Up to and including the line with "return start +", please set down the entries below exactly, starting from the first line.

(Entries from a dataset)
--------

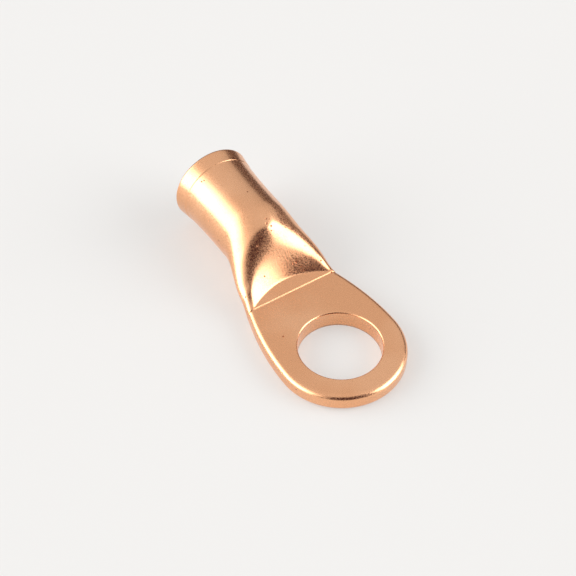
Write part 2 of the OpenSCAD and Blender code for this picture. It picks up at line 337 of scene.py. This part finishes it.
def palm_patches(form, crease):
    """The palm's edge, upper face, underside and hole wall, as grids that share their borders."""
    _, top, _, up, edge, _ = ring_shares(form)
    rows = np.arange(-form.profile, form.profile + 1)
    r, h = form.palm_edge_r, form.palm_t / 2
    heights = h + np.sign(rows) * ((h - r) * up[rows] + r * np.sin(edge[rows]))
    wall = np.stack([
        np.column_stack([outline(form, r * (1 - math.cos(edge[i]))), np.full(len(outline(form, 0)), z)])
        for i, z in zip(rows, heights)
    ], axis=1)
    face = slice(form.profile, 2 * form.quarter - form.profile + 1)
    above = np.vstack([wall[:, -1], crease[face][::-1][1:-1]])
    below = np.vstack([wall[:, 0], (crease[face][::-1][1:-1]) * [1, 1, 0]])
    b = np.radians(np.linspace(0, 90, form.CURVE_STEPS + 1))
    hole_round = [(form.hole_r + form.hole_edge_r * (1 - math.cos(a)),
                   form.palm_t - form.hole_edge_r * (1 - math.sin(a))) for a in b]
    around = above[:, :2] / np.linalg.norm(above[:, :2], axis=1)[:, None]
    depth = np.linspace(0, form.palm_t - form.hole_edge_r, form.HOLE_STEPS + 1)[:-1]
    hole = [(form.hole_r, z) for z in depth] + hole_round
    bore = np.stack([np.column_stack([around * radius, np.full(len(around), z)])
                     for radius, z in hole], axis=1)
    t = np.linspace(0, 1, form.RADIAL_STEPS + 1)[None, :, None]
    upper = mix(bore[:, -1][:, None], above[:, None], t)
    lower = mix(below[:, None], bore[:, 0][:, None], t)
    return wall, upper, lower, bore


def grid_faces(rows, cols, start, wrap_rows=False, wrap_cols=False):
    """Quads over a grid of points numbered row by row from start."""
    i = np.arange(rows if wrap_rows else rows - 1)[:, None]
    j = np.arange(cols if wrap_cols else cols - 1)[None]
    i2, j2 = (i + 1) % rows, (j + 1) % cols
    quads = [i * cols + j, i2 * cols + j, i2 * cols + j2, i * cols + j2]
    return start + np.stack([q.ravel() for q in np.broadcast_arrays(*quads)], axis=-1)


def relax(points, keep, passes):
    """Rounds a grid that closes on itself across its columns: each pass moves a point half way to
    the mean of its four neighbours, by as much as keep allows."""
    for _ in range(passes):
        near = np.roll(points, 1, axis=1) + np.roll(points, -1, axis=1)
        near[1:-1] += points[:-2] + points[2:]
        points[1:-1] += (near[1:-1] / 4 - points[1:-1]) * 0.5 * keep[1:-1]
    return points


def pressed_share(form, neck):
    """How much the punch rubbed each point of the neck: most low on the dish and on its half
    towards -Y, fading out over the toe, the brow and the ridges."""
    _, top, _, _, _, _ = ring_shares(form)
    x, y, _ = np.moveaxis(neck, -1, 0)
    run = dish_height(form, x, y)[1]
    climb = smooth(run / form.RUB_FADE) * smooth((1 + form.RUB_FADE - run) / form.RUB_FADE)
    climb = climb * mix(1, form.RUB_LEAST, smooth((run - form.RUB_FADE) / form.RUB_FADE))
    lean = mix(form.RUB_LEAST, 1, smooth(0.5 - y / form.BULGE_HALF))
    reach = smooth((form.RUB_REACH - np.abs(2 * y / form.toe_w)) / form.RUB_EDGE)
    return np.where(top > 0, climb * lean * reach, 0)


def polish(form, neck):
    """How much a relaxing pass rounds each point of the neck: little over most of it, nothing at the
    crease, and fully in a band along the brow."""
    _, top, _, _, _, _ = ring_shares(form)
    x, y, _ = np.moveaxis(neck, -1, 0)
    run = dish_height(form, x, y)[1]
    brow = np.where(top > 0, np.exp(-((run - form.BROW_AT) / form.BROW_BAND) ** 2), 0)
    brow = brow * smooth((1 - np.abs(y) / form.tube_r) / form.FLANK_FADE)
    return (smooth((x - form.palm_len) / form.CREASE_FADE) * mix(form.POLISH, 1, brow))[..., None]


def lug_mesh(form):
    """The whole skin of the lug as one closed mesh."""
    t = np.linspace(0, 1, form.NECK_STEPS + 1)
    x = form.palm_len + form.neck_len * t ** form.NECK_CROWD
    neck = neck_sections(form, x)
    crease = neck[0].copy()
    neck = relax(neck, polish(form, neck), form.POLISH_PASSES)
    profile = tube_profile(form)
    body = np.concatenate([neck, turned(form, profile[:, 0], profile[:, 1]), hollow_sections(form)])
    patches = [(body, False, True)]
    wall, upper, lower, bore = palm_patches(form, crease)
    patches += [(wall, False, False), (upper, True, False), (lower, True, False), (bore, True, False)]
    points, faces, count = [], [], 0
    for grid, wrap_rows, wrap_cols in patches:
        faces.append(grid_faces(grid.shape[0], grid.shape[1], count, wrap_rows, wrap_cols))
        points.append(grid.reshape(-1, 3))
        count += len(points[-1])
    pressed = np.zeros(count)
    pressed[:neck[..., 0].size] = pressed_share(form, neck).ravel()
    # The slit at the bore's blind end is closed by strips across it, with a triangle at either side
    last = (len(body) - 1) * form.ring
    i = np.arange(1, 2 * form.quarter - 1)
    faces.append(last + np.stack([i, i + 1, form.ring - i - 1, form.ring - i], axis=-1))
    side = 2 * form.quarter
    ends = [[last, last + 1, last + form.ring - 1], [last + side, last + side + 1, last + side - 1]]
    return np.vstack(points) * MM, np.vstack(faces).tolist() + ends, pressed


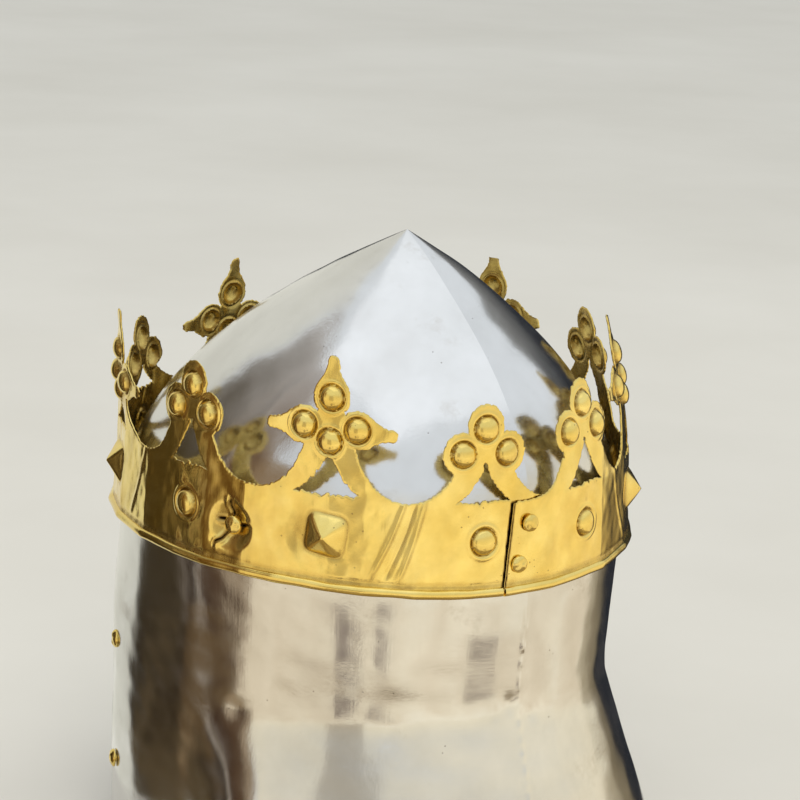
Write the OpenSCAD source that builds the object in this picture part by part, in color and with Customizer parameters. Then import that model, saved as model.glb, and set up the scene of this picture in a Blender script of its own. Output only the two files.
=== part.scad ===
// Crowned steel war helmet with a pierced brass crown, a leather suspension liner and a chin strap.
// Millimetres. +Z is up, the face opening looks along -Y, and the helmet stands on its lower edge at z = 0.
// The angle t runs round the helmet: 0 at the nape, 90 at the wearer's left ear, 180 at the brow.

/* [Skull] */
// Outside width at the crown
skull_w = 207; // [200:1:214]
// Outside length at the crown
skull_l = 231; // [224:1:240]
// Height of the crown's lower edge above the table
rim_z = 150; // [145:1:155]
// Height of the point above the crown's lower edge
dome_h = 128; // [120:1:135]
// How far the point sits behind the middle
apex_back = 20; // [10:1:25]
// Thickness of the steel sheet
sheet_t = 1.6; // [1.2:0.1:2]
// Outward slope of the neck guard
flare_slope = 0.36; // [0.2:0.02:0.4]

/* [Face opening] */
// Angle t of the cheek edges
edge_t = 119; // [117:1:122]
// Height of the brow edge
brow_z = 132; // [128:1:134]

/* [Crown] */
// Gap between the skull and the crown's outer face at its lower edge
crown_off = 4.3; // [4.2:0.1:4.8]
// Thickness of the brass sheet
crown_t = 0.9; // [0.8:0.1:1]
// Height of the plain band
band_h = 38; // [35:1:40]
// Inward lean per millimetre of height
crown_lean = 0.05; // [0:0.01:0.06]
// Angle t of the two trefoils beside the seam
first_t = 12.3; // [12:0.1:13]
// Angle t of the seam's outer edge
seam_t = 6.4; // [6:0.1:7]

/* [Liner and strap] */
// Thickness of the liner band
band_leather_t = 2.5; // [2:0.1:3]
// Thickness of the chin strap
strap_t = 2.2; // [2:0.1:2.4]
// Width of the chin strap
strap_w = 20; // [18:1:22]
// Height of the strap rivets
pivot_z = 156; // [155:1:157]

/* [Hidden] */

steel = "gainsboro";
brass = "goldenrod";
leather = "saddlebrown";
$fn = 32;

// ---- Skull surface ----
rx = skull_w / 2;
ry = skull_l / 2;
waist_drop = 55;        // nape crease, below the crown's lower edge
waist_sag = 12;         // how much lower the crease lies at the ears
waist_round = 6;        // softness of the crease
flare_end = 82;         // t where the neck guard has died away
flare_full = 55;        // t up to which it is full
wall_taper = 3;
cheek_spread = 5;
dome_power = 2.1;

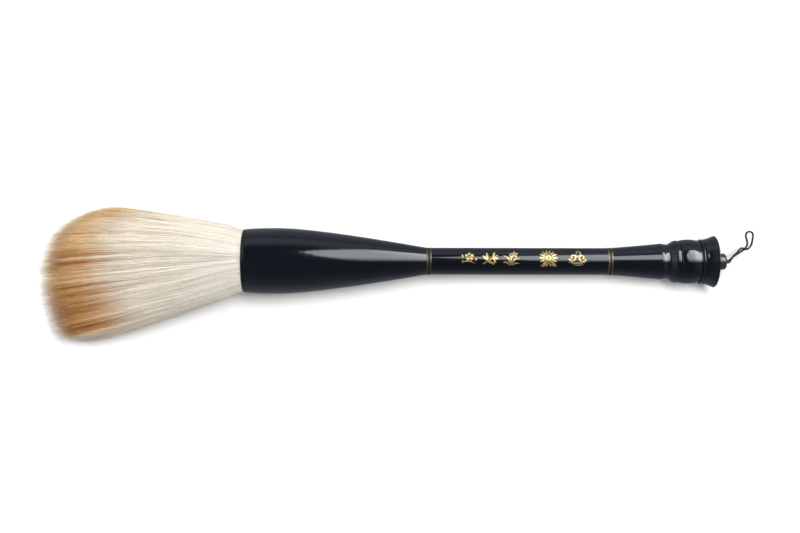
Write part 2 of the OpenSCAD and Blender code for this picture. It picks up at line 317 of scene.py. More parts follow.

--------

- [Reply]
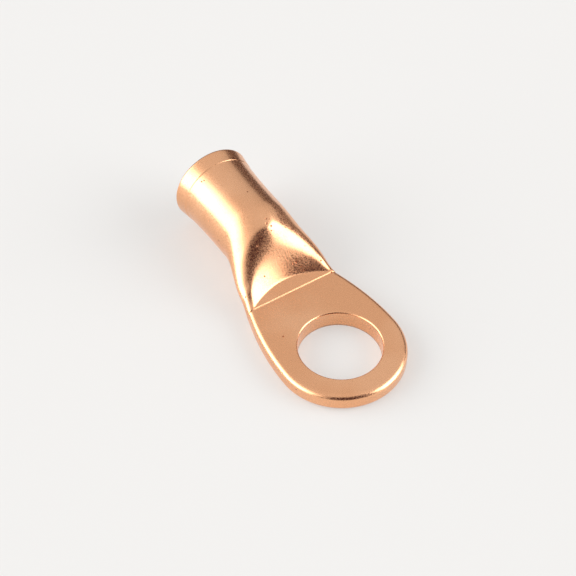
Write part 2 of the OpenSCAD and Blender code for this picture. It picks up at line 337 of scene.py. This part finishes it.
def palm_patches(form, crease):
    """The palm's edge, upper face, underside and hole wall, as grids that share their borders."""
    _, top, _, up, edge, _ = ring_shares(form)
    rows = np.arange(-form.profile, form.profile + 1)
    r, h = form.palm_edge_r, form.palm_t / 2
    heights = h + np.sign(rows) * ((h - r) * up[rows] + r * np.sin(edge[rows]))
    wall = np.stack([
        np.column_stack([outline(form, r * (1 - math.cos(edge[i]))), np.full(len(outline(form, 0)), z)])
        for i, z in zip(rows, heights)
    ], axis=1)
    face = slice(form.profile, 2 * form.quarter - form.profile + 1)
    above = np.vstack([wall[:, -1], crease[face][::-1][1:-1]])
    below = np.vstack([wall[:, 0], (crease[face][::-1][1:-1]) * [1, 1, 0]])
    b = np.radians(np.linspace(0, 90, form.CURVE_STEPS + 1))
    hole_round = [(form.hole_r + form.hole_edge_r * (1 - math.cos(a)),
                   form.palm_t - form.hole_edge_r * (1 - math.sin(a))) for a in b]
    around = above[:, :2] / np.linalg.norm(above[:, :2], axis=1)[:, None]
    depth = np.linspace(0, form.palm_t - form.hole_edge_r, form.HOLE_STEPS + 1)[:-1]
    hole = [(form.hole_r, z) for z in depth] + hole_round
    bore = np.stack([np.column_stack([around * radius, np.full(len(around), z)])
                     for radius, z in hole], axis=1)
    t = np.linspace(0, 1, form.RADIAL_STEPS + 1)[None, :, None]
    upper = mix(bore[:, -1][:, None], above[:, None], t)
    lower = mix(below[:, None], bore[:, 0][:, None], t)
    return wall, upper, lower, bore


def grid_faces(rows, cols, start, wrap_rows=False, wrap_cols=False):
    """Quads over a grid of points numbered row by row from start."""
    i = np.arange(rows if wrap_rows else rows - 1)[:, None]
    j = np.arange(cols if wrap_cols else cols - 1)[None]
    i2, j2 = (i + 1) % rows, (j + 1) % cols
    quads = [i * cols + j, i2 * cols + j, i2 * cols + j2, i * cols + j2]
    return start + np.stack([q.ravel() for q in np.broadcast_arrays(*quads)], axis=-1)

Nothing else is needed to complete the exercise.